In any case, I have learned a valuable lesson over my years here at Pepperdine University: office hours are for real. I cannot even tell you, my dear reader(s) how many times I have sloughed my sad self into a professor’s office and told him or her my tales of woe. Armed with my overstuffed backpack and a list of reasons why I deserve more points, I always kind of end up spewing my guts to whichever professor I have gone to visit.
I have cried to my neuroscience teacher. Oh and my biochemistry teacher. I have borrowed a calculator from my physiology teacher. I have traded recipes with my health advisor. I used to go into my exercise physiology teacher’s office after every exam just to, you know, make sure I understood all of the points that I had gotten wrong … and maybe get some back? Hey, you never know.
In other words: I am that obnoxious student who takes full advantage of every single office hour.
I think that visiting and chatting with my professors helps me to fight post-exam or post-project bitterness. For the most part, they want to help, they want to guide and they want to see me/us/students succeed. It’s affirmation through strokes of their red pen and reassurances that “don’t worry, there is still so much time left in the class” or “tell me what you think about ____ topic.” It is me eating a to-go Caf meal and them eating a Stouffer’s frozen lasagna across their desks.
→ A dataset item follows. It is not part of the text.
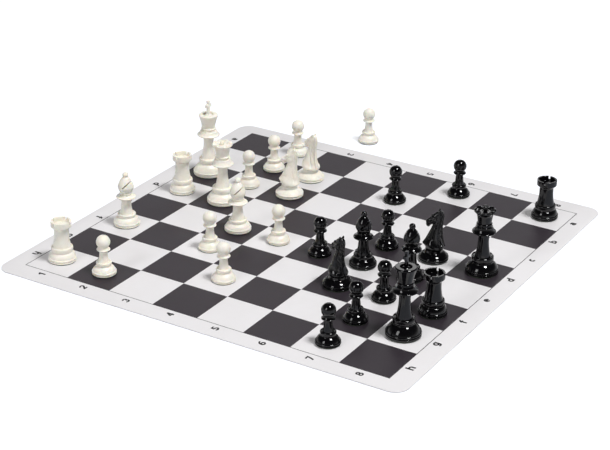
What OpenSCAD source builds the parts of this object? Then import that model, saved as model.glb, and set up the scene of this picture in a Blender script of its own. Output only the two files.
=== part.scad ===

I realize that this article may make me seem like some kind of nerd and maybe I am one. Oh well; I like the friends that I have found in my professors. Take advantage of those few hours a week that they are fully dedicated to you one-on-one. They cannot possibly say no to talking to you, because isn’t that what office hours are designed for?
Your professors love you and even if they don’t love you, you can pretend that they do. They love their job, at least. And you are their job — it’s love by secondary association. So go see them. Bring presents (they seem to like snacks a lot) and bring compliments about their class. Bring your troubles — they tend to be very wise people. Bring your questions about the class material and about life. Professors can be your friends, too. But not midterms. Those can stay in the enemy category.